I followed advice given to me by fellow modeller Nick Dunhill, which was to use Bakers Fluid as the flux to solder to the steel axle, to replace the piece of steel rod provided to line up the cranks and eccentric with a length of similar diameter brass rod which being more flexible allows the cranks and eccentrics to be squashed tighter together and positioned better. And finally, to wrap wet tissue around the eccentric sheaves to stop the soldered end coming adrift with the heat.

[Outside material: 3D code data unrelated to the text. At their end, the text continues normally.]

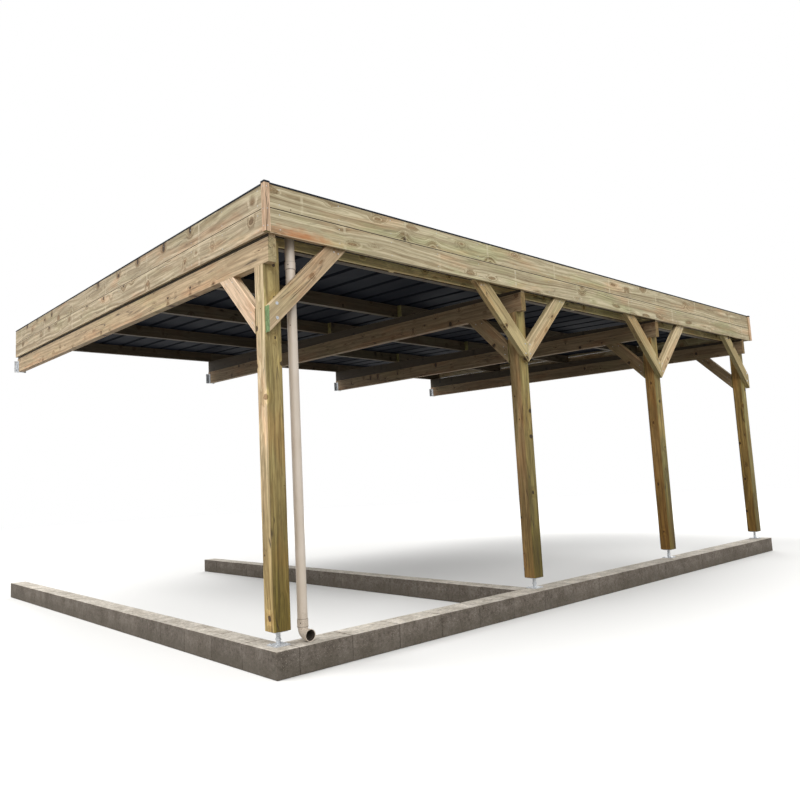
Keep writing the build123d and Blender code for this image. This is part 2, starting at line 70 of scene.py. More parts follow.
class Tree:
    """Short calls for building one material's nodes."""

    def __init__(self, name):
        self.material = bpy.data.materials.new(name)
        self.material.use_nodes = True
        self.nodes = self.material.node_tree.nodes
        self.links = self.material.node_tree.links
        self.shader = self.nodes["Principled BSDF"]

    def feed(self, socket, value):
        """Link a socket, or set its value."""
        if isinstance(value, bpy.types.NodeSocket):
            self.links.new(value, socket)
        else:
            socket.default_value = value

    def surface(self, **values):
        """Set or link the shader's own sockets."""
        for name, value in values.items():
            self.feed(self.shader.inputs[name.replace("_", " ")], value)

    def attribute(self, name, output):
        node = self.nodes.new("ShaderNodeAttribute")
        node.attribute_name = name
        return node.outputs[output]

    def place(self):
        """The point's own coordinates, in metres."""
        return self.nodes.new("ShaderNodeTexCoord").outputs["Object"]

    def normal(self):
        return self.nodes.new("ShaderNodeNewGeometry").outputs["Normal"]

    def math(self, operation, a, b=0.0, c=0.0, clamp=False):
        node = self.nodes.new("ShaderNodeMath")
        node.operation = operation
        node.use_clamp = clamp
        for socket, value in zip(node.inputs, (a, b, c)):
            self.feed(socket, value)
        return node.outputs[0]

    def times(self, a, b, clamp=False):
        return self.math("MULTIPLY", a, b, clamp=clamp)

    def plus(self, a, b):
        return self.math("ADD", a, b)

    def minus(self, a, b):
        return self.math("SUBTRACT", a, b)

    def inverse(self, a):
        """One less a value."""
        return self.math("SUBTRACT", 1.0, a)

    def vector(self, operation, a, b=(0.0, 0.0, 0.0), output=0):
        node = self.nodes.new("ShaderNodeVectorMath")
        node.operation = operation
        self.feed(node.inputs[0], a)
        self.feed(node.inputs[1], b)
        return node.outputs[output]

    def stretch(self, vector, factors):
        """A vector times three factors."""
        return self.vector("MULTIPLY", vector, factors)

    def split(self, vector):
        node = self.nodes.new("ShaderNodeSeparateXYZ")
        self.feed(node.inputs[0], vector)
        return node.outputs[0], node.outputs[1], node.outputs[2]

    def join(self, x, y, z):
        node = self.nodes.new("ShaderNodeCombineXYZ")
        for socket, value in zip(node.inputs, (x, y, z)):
            self.feed(socket, value)
        return node.outputs[0]

    def noise(self, vector, scale=1.0, detail=2.0, roughness=0.5, output="Fac"):
        node = self.nodes.new("ShaderNodeTexNoise")
        self.feed(node.inputs["Vector"], vector)
        for name, value in (("Scale", scale), ("Detail", detail), ("Roughness", roughness)):
            self.feed(node.inputs[name], value)
        return node.outputs[output]

    def voronoi(self, vector, scale=1.0, feature="F1", dimensions="3D", randomness=1.0):
        node = self.nodes.new("ShaderNodeTexVoronoi")
        node.voronoi_dimensions = dimensions
        node.feature = feature
        self.feed(node.inputs["Vector"], vector)
        self.feed(node.inputs["Scale"], scale)
        self.feed(node.inputs["Randomness"], randomness)
        return node

    def range(self, value, low, high, to_low=0.0, to_high=1.0):
        """Stretch a value smoothly from one range to another."""
        node = self.nodes.new("ShaderNodeMapRange")
        node.interpolation_type = "SMOOTHSTEP"
        for socket, number in zip(node.inputs, (value, low, high, to_low, to_high)):
            self.feed(socket, number)
        return node.outputs[0]

    def ramp(self, value, stops):
        node = self.nodes.new("ShaderNodeValToRGB")
        self.feed(node.inputs[0], value)
        points = node.color_ramp.elements
        while len(points) < len(stops):
            points.new(0.5)
        for point, (position, colour) in zip(points, stops):
            point.position = position
            point.color = (*colour, 1.0)
        return node.outputs[0]

    def mix(self, factor, a, b, blend="MIX"):
        node = self.nodes.new("ShaderNodeMix")
        node.data_type = "RGBA"
        node.blend_type = blend
        self.feed(node.inputs[0], factor)
        for socket, value in ((node.inputs[6], a), (node.inputs[7], b)):
            self.feed(socket, value if isinstance(value, bpy.types.NodeSocket) else (*value, 1.0))
        return node.outputs[2]

    def tint(self, colour, factors):
        """A colour times another one."""
        return self.mix(1.0, colour, factors, "MULTIPLY")

    def wash(self, factor, colour, factors):
        """A colour on its way to its own tint."""
        return self.mix(factor, colour, self.tint(colour, factors))

    def bump(self, height, strength, distance):
        node = self.nodes.new("ShaderNodeBump")
        self.feed(node.inputs["Height"], height)
        self.feed(node.inputs["Strength"], strength)
        self.feed(node.inputs["Distance"], distance)
        return node.outputs[0]


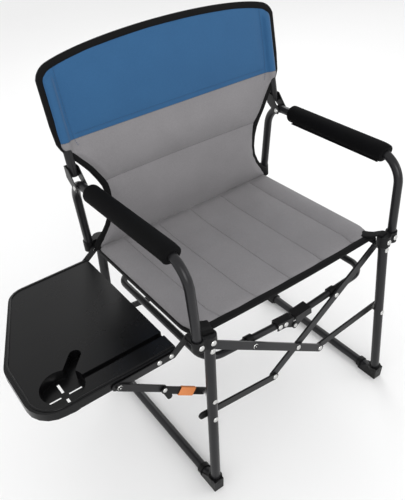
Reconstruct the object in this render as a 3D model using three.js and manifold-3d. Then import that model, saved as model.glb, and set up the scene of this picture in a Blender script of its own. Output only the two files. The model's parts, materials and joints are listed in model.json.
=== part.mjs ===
/*
 * Folding camp chair with padded seat and back and a drop-leaf side table.
 *
 * Units are millimetres with +Z up. The chair faces -Y. Left and right are as seen from
 * the front, so left is -X, where the table hangs. The drawing frame has x = 0 midway
 * between the side frames and z = 0 on the floor. At the end the whole chair is moved so
 * that the origin lies at the bottom centre of its box.
 *
 * The chair folds flat sideways: two pairs of crossing bars swing about pivots along Y,
 * and the right side frame moves straight towards the left one.
 */
import * as THREE from 'three';
import { mergeVertices } from 'three/addons/utils/BufferGeometryUtils.js';
import Module from 'manifold-3d';

const wasm = await Module();
wasm.setup();

// ---------------------------------------------------------------- driving dimensions

const GAP = 0.3;          // air between pieces that touch
const ARC_STEPS = 5;      // straight pieces in each tube bend
const PIN_SIDES = 8;      // facets round a pin or a hole
const END_STEPS = 4;      // half the straight pieces round the end of a flat bar

// Leg frames: x is the distance of the tube's axis from the middle of the chair.
const LEG = {
  radius: 11, wall: 1.5, sides: 10,
  frontY: 6, rearY: 447, floorZ: 14, topZ: 447, bend: 28,
  pivotX: 242, pivotZ: 423, footX: 262,
};
const SPLAY = (LEG.footX - LEG.pivotX) / (LEG.pivotZ - LEG.floorZ);
const MIDDLE_Y = (LEG.frontY + LEG.rearY) / 2;
const SHOE = {
  bore: 11.9, halfWidth: 12, toeY: -9, toeFootY: -5, heelY: 52, toeTopZ: 36,
  collar: 15.5, collarLowZ: 26, collarHighZ: 38, clip: 14.6, clipLength: 12,
};

// Arms: the bent tube from the front bracket over the armrest to the rear bracket.
const ARM = {
  radius: 9.75, wall: 1.5, sides: 10, bend: 58,
  bottomZ: 438, topZ: 634,
  frontY: 7, rearY: 429, rearFootY: 447,
  footX: 266, frontX: 271, rearX: 279, rearFootX: 268,
};
const FOAM = { outer: 20.5, inner: 11, startY: 44, endY: 346, sides: 12 };
const BRACKET = {
  bottomZ: 434, topZ: 460, socket: 15.5, ear: 13, socketBore: 12.5, socketSlack: 1.2, earBore: 10.8,
  webHalf: 9,
};

// Scissor bars cross in the middle; the links steady the legs lower down.
const CROSS_Z = 260;
const BAR = { width: 19, thickness: 5, tail: 0.285 };
const LINK = { width: 17, thickness: 5, legZ: 233, overhang: 16 };
const BAR_HALF = Math.hypot(LEG.pivotX, LEG.pivotZ - CROSS_Z);
const BAR_SLOPE = Math.atan2(LEG.pivotZ - CROSS_Z, LEG.pivotX);
const PIN = { shank: 3, hole: 3.6, head: 6, headHeight: 1.9, spacer: 5.5 };

// Layers along Y behind the front legs; the rear ones mirror them about MIDDLE_Y.
const LAYER_NEAR = LEG.frontY + LEG.radius + 1.5;
const LAYER_FAR = LAYER_NEAR + BAR.thickness + 1.5;
const SEAT_FRAME_Y = 43;

// Seat support frame: two U-shaped tubes that meet at hinges in the middle.
const SEAT_FRAME = { radius: 8, wall: 1.2, sides: 10, bend: 40, railX: 229, centreZ: 332, gap: 3 };
const SADDLE_X = LEG.pivotX / 2;
const SADDLE_Z = (LEG.pivotZ + CROSS_Z) / 2;
const SEAT_FRAME_RISE = (SADDLE_Z - SEAT_FRAME.centreZ) / SADDLE_X;
const SADDLE = { outer: 11.5, inner: 8.8, length: 16 };
const LEAF = { length: 48, drop: 12, ear: 8, sheet: 2.2, roof: 1.8, pin: 2.6, hole: 3.2, pinHead: 5 };

// Back: two tubes that swing forward on rivets through the arms.
const BACK = {
  radius: 9.5, wall: 1.3, sides: 10, x: 279, footY: 411, footZ: 648, lean: 0.15, topZ: 842,
  pivotY: 390, pivotZ: 631, flangeGap: 11, flange: 2, channelTopZ: 671,
};

// Padded cloth: simple solids that fill the room of the sewn parts.
const SEAT = { halfX: 250, frontY: 33, rearY: 421, topZ: 452, bottomZ: 436, flapZ: 424, flap: 8 };
const BACK_PAD = {
  thickness: 24, splitZ: 650, seam: 3.5, sleeve: 10.4, cornerX: 278, cornerZ: 855, rise: 48, archHalf: 300,
  lowerThickness: 14, lowerLean: 0.085, footZ: 461.5, footY: 426,
  lower: [[240, 0], [221, 30], [210, 60], [211, 100], [224, 140], [246, 180]], lowerTop: 250,
  upper: [[252, 650], [262, 680], [290, 704], [297, 836], [294, 857]], archSteps: 8,
};

// Side table.
const TABLE = {
  innerX: -291, outerX: -577, frontY: 45, rearY: 425, topZ: 428, rim: 17, sheet: 3.4,
  slantX: -482, slantY: 205, cupX: -505, cupY: 97, cup: 42, cupFloorZ: 402, cupFloor: 2.6,
  stemX: -451, stemY: 157, stem: 12, slotY: 95, slotWidth: 12, slotDepth: 9,
  innerRound: 6, rearRound: 45, slantRound: 60, frontRound: 55,
  drainNear: 8, drainFar: 34, drainHalf: 2.6,
};
const TABLE_HINGE = { x: -266, z: 442, boss: 7 };
const TABLE_BAR = { width: 15, thickness: 3, z: 416, kneeX: -302, rearReach: 60 };
const STRUT = {
  topX: -421, topZ: 416, legZ: 286, upper: 106.8, width: 15, thickness: 4, lowerWidth: 16,
  upperY: 36.5, lowerY: 31.5, gripStart: 38, gripEnd: 78, grip: 1.6,
};

// ---------------------------------------------------------------- finishes

const finish = (color, roughness, metalness) =>
  new THREE.MeshStandardMaterial({ color, roughness, metalness });
const POWDER_COAT = finish(0x3a3a3b, 0.45, 0.4);
const STEEL = finish(0xd6d6d4, 0.3, 1);
const BLACK_STEEL = finish(0x202021, 0.5, 0.4);
const BLACK_PLASTIC = finish(0x131314, 0.5, 0);
const FOAM_RUBBER = finish(0x0e0e0f, 0.9, 0);
const TABLE_PLASTIC = finish(0x232324, 0.4, 0);
const ORANGE_RUBBER = finish(0xe8853f, 0.6, 0);
const GREY_CLOTH = finish(0x858385, 0.9, 0);
const BLUE_CLOTH = finish(0x38658f, 0.9, 0);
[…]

It couldn’t have gone any smoother, I spent some time making sure they were all lined up correctly and orientated against one of the flat edges of the axle end. I grip the other end in a biggish pin vice applied the Bakers fluids from a bulb type dropper and some short lengths of 180 solder curled slightly around the axle either side of the cranks then gently applied heat with the microflame until the solder flashed. While it was cooling I couldn’t resist moving the eccentrics slightly to make sure that they hadn’t become solid.

All was well Phew!!!

J6 Crank Axle Soldered up
J6 Crank Axle Soldered up
J6 Crank Axle Soldered Up

Next job is clean them up and then before cutting out the section of axle I think that I am going to drill and pin the cranks. I know that Nick doesn’t bother as they aren’t under any real load but I think that I will be belt and braces for this my first go.

Getting Jiggy with Eccentric Sheaves

A post on a few forums by Nick Dunhill on his build of a Rhymney Railway R class on preparing the eccentric sheaves couldn’t have been timelier.

I am just at that point so the night before last I made up a similar jig from a couple of bits of wood that I had on the bench and having consulted the GA for the length of the sheave I marked up and drilled a hole for the pin (a 0.8mm drill bit). Finally, I filed and soldered up the first sheave. Last night I managed a couple more.